▶ _Information shown_
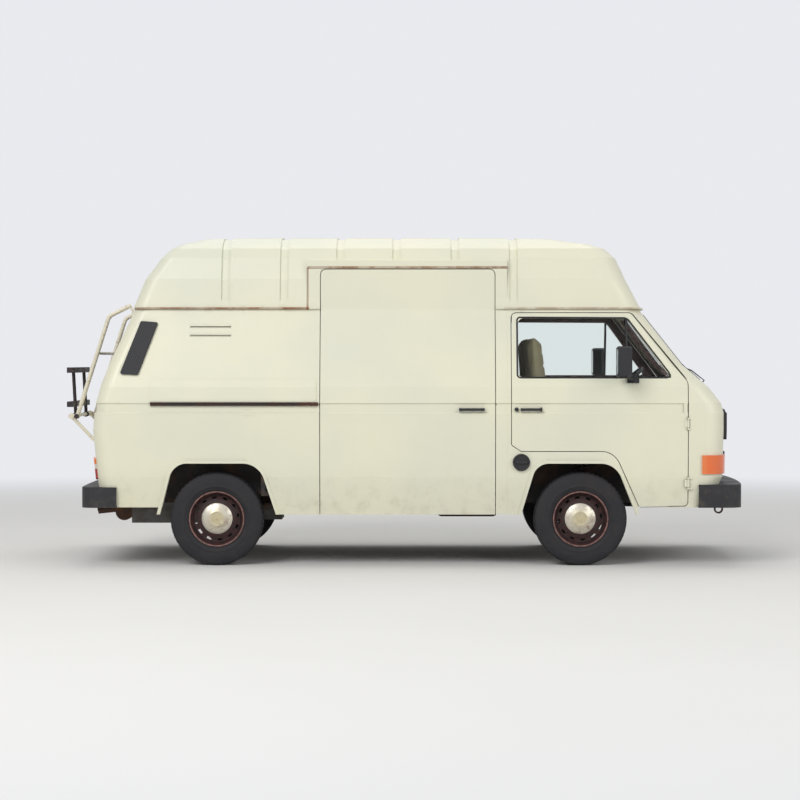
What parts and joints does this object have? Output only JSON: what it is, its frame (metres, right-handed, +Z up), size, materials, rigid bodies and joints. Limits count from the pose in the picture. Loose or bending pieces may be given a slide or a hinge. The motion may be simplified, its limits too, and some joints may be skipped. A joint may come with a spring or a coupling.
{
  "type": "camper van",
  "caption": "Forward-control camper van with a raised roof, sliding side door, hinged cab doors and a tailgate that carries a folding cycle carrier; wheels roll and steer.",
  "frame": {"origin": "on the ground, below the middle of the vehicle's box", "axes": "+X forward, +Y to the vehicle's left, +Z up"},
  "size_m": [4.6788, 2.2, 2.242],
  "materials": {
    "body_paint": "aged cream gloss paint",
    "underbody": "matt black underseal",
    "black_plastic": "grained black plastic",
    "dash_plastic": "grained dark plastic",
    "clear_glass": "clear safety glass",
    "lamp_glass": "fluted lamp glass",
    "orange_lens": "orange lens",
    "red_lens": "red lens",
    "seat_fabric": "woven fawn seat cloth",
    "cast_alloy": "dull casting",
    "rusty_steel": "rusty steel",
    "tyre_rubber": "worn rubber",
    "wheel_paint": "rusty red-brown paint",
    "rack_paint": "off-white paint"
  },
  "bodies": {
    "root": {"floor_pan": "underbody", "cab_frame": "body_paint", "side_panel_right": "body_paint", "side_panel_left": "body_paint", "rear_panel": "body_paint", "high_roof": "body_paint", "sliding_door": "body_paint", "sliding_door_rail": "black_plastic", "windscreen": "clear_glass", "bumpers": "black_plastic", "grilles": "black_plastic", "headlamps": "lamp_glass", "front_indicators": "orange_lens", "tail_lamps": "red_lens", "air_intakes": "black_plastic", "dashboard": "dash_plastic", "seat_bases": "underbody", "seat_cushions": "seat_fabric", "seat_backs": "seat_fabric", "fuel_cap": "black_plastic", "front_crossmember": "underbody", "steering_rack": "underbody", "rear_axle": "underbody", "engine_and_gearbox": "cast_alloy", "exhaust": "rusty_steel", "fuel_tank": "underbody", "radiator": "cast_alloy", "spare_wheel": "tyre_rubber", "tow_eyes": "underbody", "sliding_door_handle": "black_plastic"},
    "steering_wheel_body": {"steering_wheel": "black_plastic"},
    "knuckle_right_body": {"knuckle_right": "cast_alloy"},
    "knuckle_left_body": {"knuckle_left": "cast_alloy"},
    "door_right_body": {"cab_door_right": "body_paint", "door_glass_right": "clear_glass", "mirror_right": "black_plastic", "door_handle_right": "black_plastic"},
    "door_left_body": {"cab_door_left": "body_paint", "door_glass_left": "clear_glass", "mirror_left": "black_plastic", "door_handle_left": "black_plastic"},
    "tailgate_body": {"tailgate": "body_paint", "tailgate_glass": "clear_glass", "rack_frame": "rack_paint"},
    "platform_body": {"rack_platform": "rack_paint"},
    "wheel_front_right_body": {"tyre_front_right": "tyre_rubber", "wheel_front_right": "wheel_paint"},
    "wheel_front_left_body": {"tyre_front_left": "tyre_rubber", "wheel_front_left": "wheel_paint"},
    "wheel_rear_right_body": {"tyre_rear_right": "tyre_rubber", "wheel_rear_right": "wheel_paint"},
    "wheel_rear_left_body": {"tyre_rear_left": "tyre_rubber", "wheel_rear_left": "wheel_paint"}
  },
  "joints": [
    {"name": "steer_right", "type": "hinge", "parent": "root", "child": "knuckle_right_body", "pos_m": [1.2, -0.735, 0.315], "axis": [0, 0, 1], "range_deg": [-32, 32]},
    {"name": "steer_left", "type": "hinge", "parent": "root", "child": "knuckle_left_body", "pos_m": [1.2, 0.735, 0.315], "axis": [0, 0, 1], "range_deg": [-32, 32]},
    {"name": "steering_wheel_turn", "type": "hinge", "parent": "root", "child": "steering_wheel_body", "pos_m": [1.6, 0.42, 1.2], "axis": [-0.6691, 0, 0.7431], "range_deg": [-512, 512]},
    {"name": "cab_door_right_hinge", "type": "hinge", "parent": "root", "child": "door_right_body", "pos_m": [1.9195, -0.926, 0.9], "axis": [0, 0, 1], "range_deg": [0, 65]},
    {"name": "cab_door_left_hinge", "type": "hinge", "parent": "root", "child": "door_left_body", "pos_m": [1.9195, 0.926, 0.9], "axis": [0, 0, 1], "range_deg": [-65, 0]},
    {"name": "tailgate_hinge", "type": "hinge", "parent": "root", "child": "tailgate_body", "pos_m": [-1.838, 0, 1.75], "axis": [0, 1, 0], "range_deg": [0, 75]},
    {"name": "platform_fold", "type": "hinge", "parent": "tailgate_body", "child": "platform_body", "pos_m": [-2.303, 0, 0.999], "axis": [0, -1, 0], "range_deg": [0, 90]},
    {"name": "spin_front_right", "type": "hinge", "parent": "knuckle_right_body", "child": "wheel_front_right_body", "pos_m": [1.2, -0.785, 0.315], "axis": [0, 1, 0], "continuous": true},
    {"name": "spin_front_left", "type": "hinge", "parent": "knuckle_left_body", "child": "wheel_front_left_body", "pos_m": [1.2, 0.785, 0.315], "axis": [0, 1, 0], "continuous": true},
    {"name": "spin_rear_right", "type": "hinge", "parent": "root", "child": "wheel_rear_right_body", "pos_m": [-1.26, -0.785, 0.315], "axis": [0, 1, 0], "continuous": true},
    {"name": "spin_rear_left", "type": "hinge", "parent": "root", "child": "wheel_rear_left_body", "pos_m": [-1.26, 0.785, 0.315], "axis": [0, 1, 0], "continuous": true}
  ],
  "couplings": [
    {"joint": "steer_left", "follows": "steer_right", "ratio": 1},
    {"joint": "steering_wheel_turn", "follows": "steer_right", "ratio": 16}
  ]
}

▶ _What you will do_
Your task is to reproduce the whole listing exactly.

▶ _Exercise result_
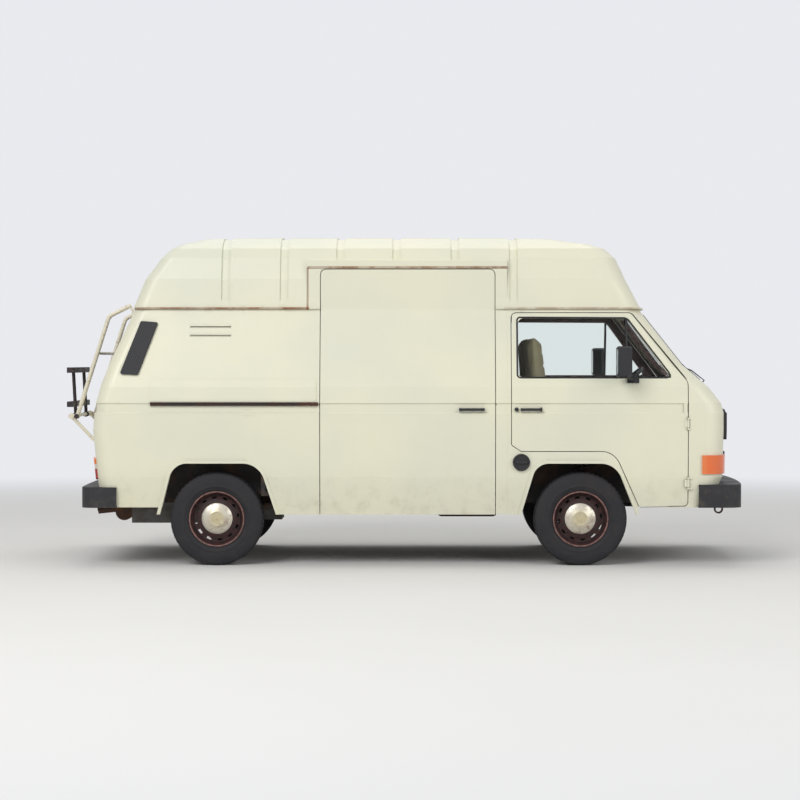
What parts and joints does this object have? Output only JSON: what it is, its frame (metres, right-handed, +Z up), size, materials, rigid bodies and joints. Limits count from the pose in the picture. Loose or bending pieces may be given a slide or a hinge. The motion may be simplified, its limits too, and some joints may be skipped. A joint may come with a spring or a coupling.
{
  "type": "camper van",
  "caption": "Forward-control camper van with a raised roof, sliding side door, hinged cab doors and a tailgate that carries a folding cycle carrier; wheels roll and steer.",
  "frame": {"origin": "on the ground, below the middle of the vehicle's box", "axes": "+X forward, +Y to the vehicle's left, +Z up"},
  "size_m": [4.6788, 2.2, 2.242],
  "materials": {
    "body_paint": "aged cream gloss paint",
    "underbody": "matt black underseal",
    "black_plastic": "grained black plastic",
    "dash_plastic": "grained dark plastic",
    "clear_glass": "clear safety glass",
    "lamp_glass": "fluted lamp glass",
    "orange_lens": "orange lens",
    "red_lens": "red lens",
    "seat_fabric": "woven fawn seat cloth",
    "cast_alloy": "dull casting",
    "rusty_steel": "rusty steel",
    "tyre_rubber": "worn rubber",
    "wheel_paint": "rusty red-brown paint",
    "rack_paint": "off-white paint"
  },
  "bodies": {
    "root": {"floor_pan": "underbody", "cab_frame": "body_paint", "side_panel_right": "body_paint", "side_panel_left": "body_paint", "rear_panel": "body_paint", "high_roof": "body_paint", "sliding_door": "body_paint", "sliding_door_rail": "black_plastic", "windscreen": "clear_glass", "bumpers": "black_plastic", "grilles": "black_plastic", "headlamps": "lamp_glass", "front_indicators": "orange_lens", "tail_lamps": "red_lens", "air_intakes": "black_plastic", "dashboard": "dash_plastic", "seat_bases": "underbody", "seat_cushions": "seat_fabric", "seat_backs": "seat_fabric", "fuel_cap": "black_plastic", "front_crossmember": "underbody", "steering_rack": "underbody", "rear_axle": "underbody", "engine_and_gearbox": "cast_alloy", "exhaust": "rusty_steel", "fuel_tank": "underbody", "radiator": "cast_alloy", "spare_wheel": "tyre_rubber", "tow_eyes": "underbody", "sliding_door_handle": "black_plastic"},
    "steering_wheel_body": {"steering_wheel": "black_plastic"},
    "knuckle_right_body": {"knuckle_right": "cast_alloy"},
    "knuckle_left_body": {"knuckle_left": "cast_alloy"},
    "door_right_body": {"cab_door_right": "body_paint", "door_glass_right": "clear_glass", "mirror_right": "black_plastic", "door_handle_right": "black_plastic"},
    "door_left_body": {"cab_door_left": "body_paint", "door_glass_left": "clear_glass", "mirror_left": "black_plastic", "door_handle_left": "black_plastic"},
    "tailgate_body": {"tailgate": "body_paint", "tailgate_glass": "clear_glass", "rack_frame": "rack_paint"},
    "platform_body": {"rack_platform": "rack_paint"},
    "wheel_front_right_body": {"tyre_front_right": "tyre_rubber", "wheel_front_right": "wheel_paint"},
    "wheel_front_left_body": {"tyre_front_left": "tyre_rubber", "wheel_front_left": "wheel_paint"},
    "wheel_rear_right_body": {"tyre_rear_right": "tyre_rubber", "wheel_rear_right": "wheel_paint"},
    "wheel_rear_left_body": {"tyre_rear_left": "tyre_rubber", "wheel_rear_left": "wheel_paint"}
  },
  "joints": [
    {"name": "steer_right", "type": "hinge", "parent": "root", "child": "knuckle_right_body", "pos_m": [1.2, -0.735, 0.315], "axis": [0, 0, 1], "range_deg": [-32, 32]},
    {"name": "steer_left", "type": "hinge", "parent": "root", "child": "knuckle_left_body", "pos_m": [1.2, 0.735, 0.315], "axis": [0, 0, 1], "range_deg": [-32, 32]},
    {"name": "steering_wheel_turn", "type": "hinge", "parent": "root", "child": "steering_wheel_body", "pos_m": [1.6, 0.42, 1.2], "axis": [-0.6691, 0, 0.7431], "range_deg": [-512, 512]},
    {"name": "cab_door_right_hinge", "type": "hinge", "parent": "root", "child": "door_right_body", "pos_m": [1.9195, -0.926, 0.9], "axis": [0, 0, 1], "range_deg": [0, 65]},
    {"name": "cab_door_left_hinge", "type": "hinge", "parent": "root", "child": "door_left_body", "pos_m": [1.9195, 0.926, 0.9], "axis": [0, 0, 1], "range_deg": [-65, 0]},
    {"name": "tailgate_hinge", "type": "hinge", "parent": "root", "child": "tailgate_body", "pos_m": [-1.838, 0, 1.75], "axis": [0, 1, 0], "range_deg": [0, 75]},
    {"name": "platform_fold", "type": "hinge", "parent": "tailgate_body", "child": "platform_body", "pos_m": [-2.303, 0, 0.999], "axis": [0, -1, 0], "range_deg": [0, 90]},
    {"name": "spin_front_right", "type": "hinge", "parent": "knuckle_right_body", "child": "wheel_front_right_body", "pos_m": [1.2, -0.785, 0.315], "axis": [0, 1, 0], "continuous": true},
    {"name": "spin_front_left", "type": "hinge", "parent": "knuckle_left_body", "child": "wheel_front_left_body", "pos_m": [1.2, 0.785, 0.315], "axis": [0, 1, 0], "continuous": true},
    {"name": "spin_rear_right", "type": "hinge", "parent": "root", "child": "wheel_rear_right_body", "pos_m": [-1.26, -0.785, 0.315], "axis": [0, 1, 0], "continuous": true},
    {"name": "spin_rear_left", "type": "hinge", "parent": "root", "child": "wheel_rear_left_body", "pos_m": [-1.26, 0.785, 0.315], "axis": [0, 1, 0], "continuous": true}
  ],
  "couplings": [
    {"joint": "steer_left", "follows": "steer_right", "ratio": 1},
    {"joint": "steering_wheel_turn", "follows": "steer_right", "ratio": 16}
  ]
}